Further to my previous comment, I know that a lot of the additional expense (the creeping cost of textbooks) comes from RETURNS. Bookstores buy X number of books, and those that are not purchased for the course go back to the publisher, causing additional costs of warehousing, shipping, packing materials and a huge loss due to damage (from being shipped to, fro and so on). A lot of this is caused by the big wholesalers, such as Baker & Taylor and Ingram, who overpurchase and return with nary a fret.
Not very accurate picture
An individual book has some fixed costs and variable costs. Based on that chart, if a typical hardcover book retails for $30, all hardcover books should retail for $30.
It doesn’t explain why some books are $200, or why a paperback version of a textbook costs 25% less than a hardcover. Does the actual cardboard hardcover cost $15 – 50?
It probably has something to do with how they print books – they probably have to print a minimum amount, and for one profitable popular book they print 300 unprofitable ones that sit in a warehouse taking up space. They spread that cost across all their books.
I’d bet that large publishers make tons of money on popular science/math textbooks that many universities use. That’s why they change the editions so frequently. Then again, it also lets them print the really obscure books. I think if the publishers had to make money on every book they printed, we wouldn’t have many books period!
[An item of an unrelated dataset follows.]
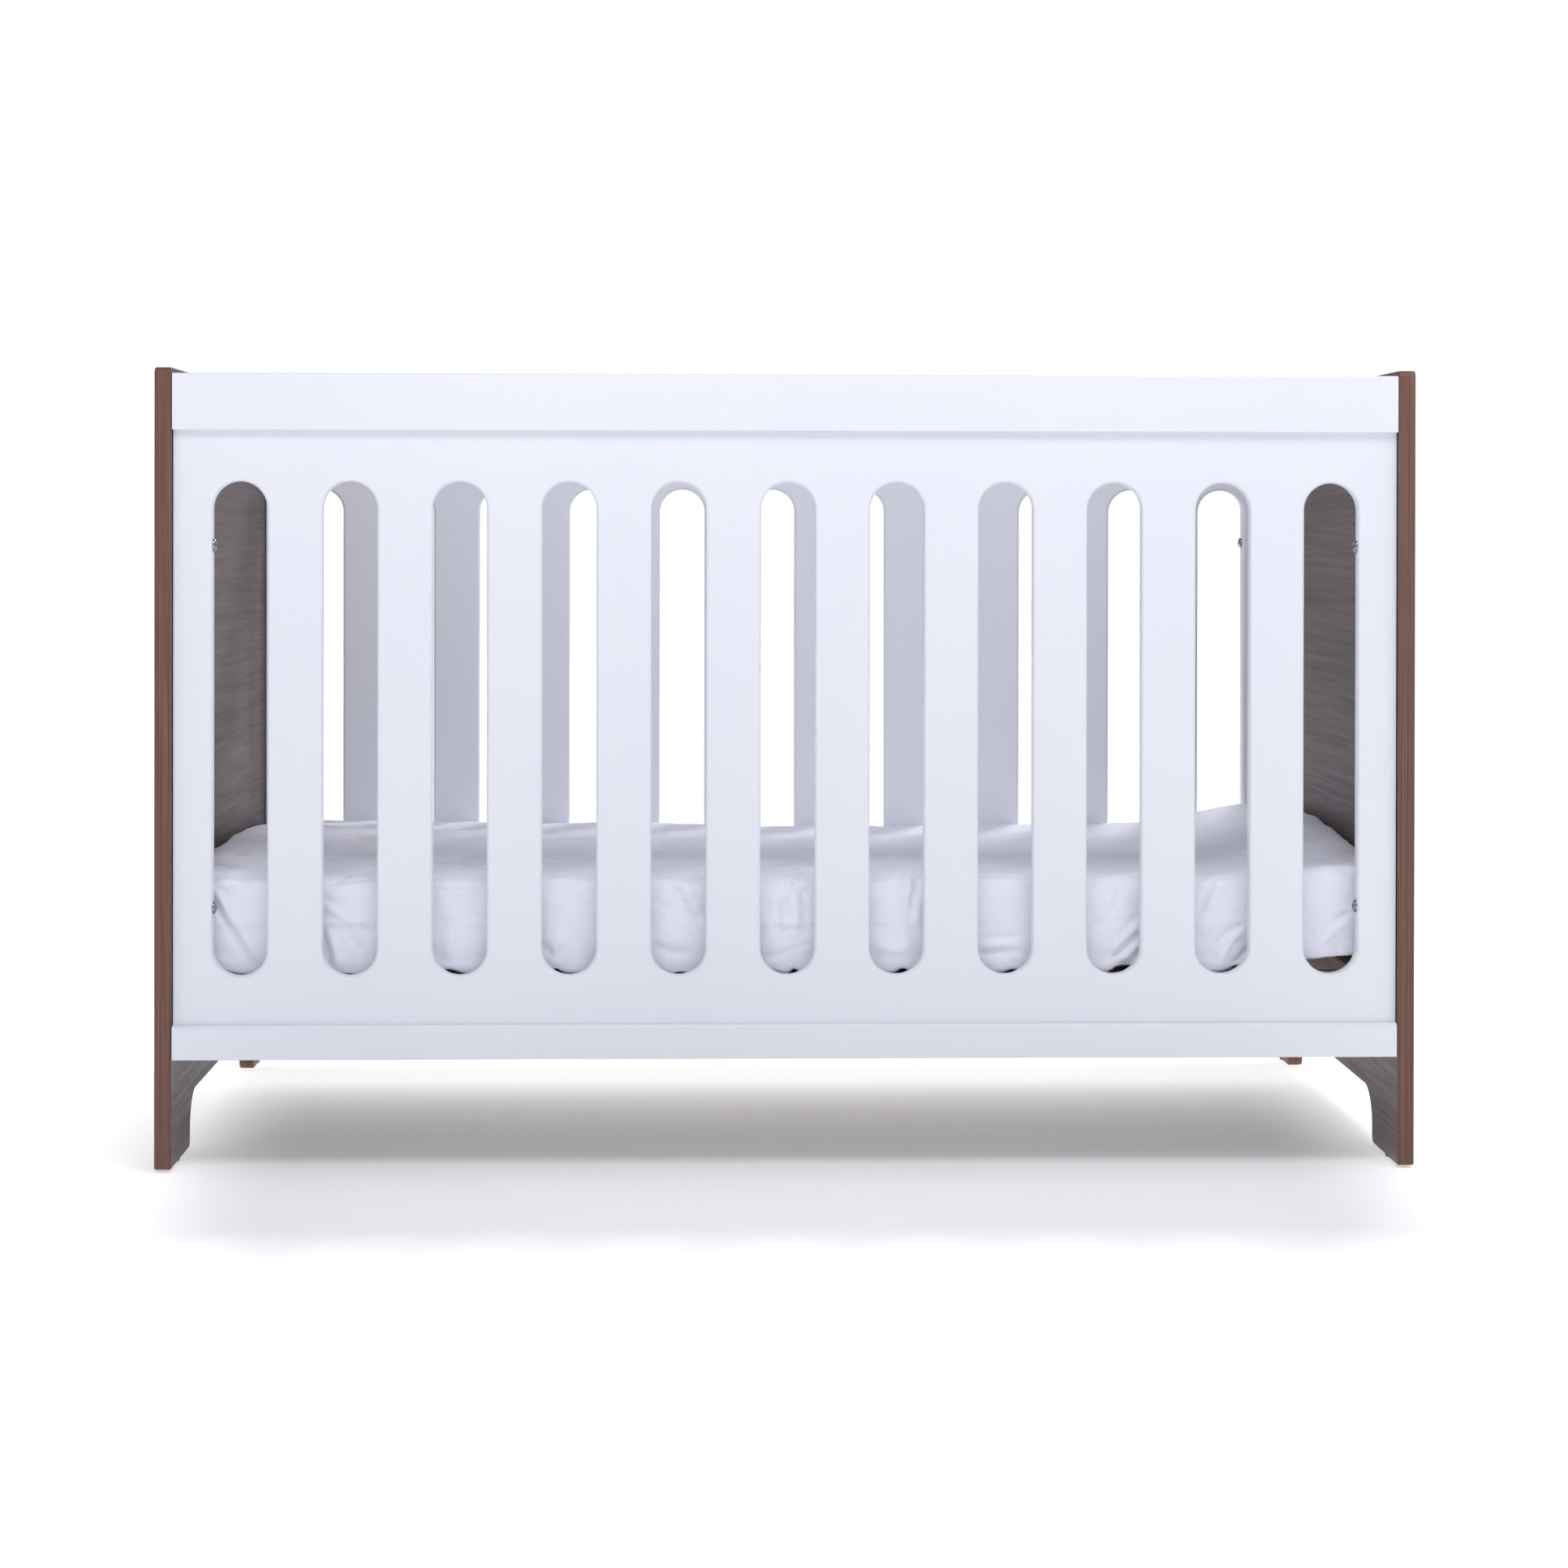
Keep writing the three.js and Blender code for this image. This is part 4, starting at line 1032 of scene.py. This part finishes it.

You posted this to the wrong story–it’s clearly a comment on the previous story (that is, the story immediately below).
It’s not so much off-topic as it is out of place.
Would that be net after fees for the lawyer, fines, and the delay of your education because of incarceration?
Remember, it is still a crime to knowingly violate a copyright. The nice folks at the Department of Justice will tell you all about it.
Re:Not very accurate picture
The size of the print run is also a factor in the price of the book. The smaller the print run, the more expensive each book is going to be. It costs the same to prepare the presses for a 100,000 copy run as it does to set them up for a 10,000 copy run.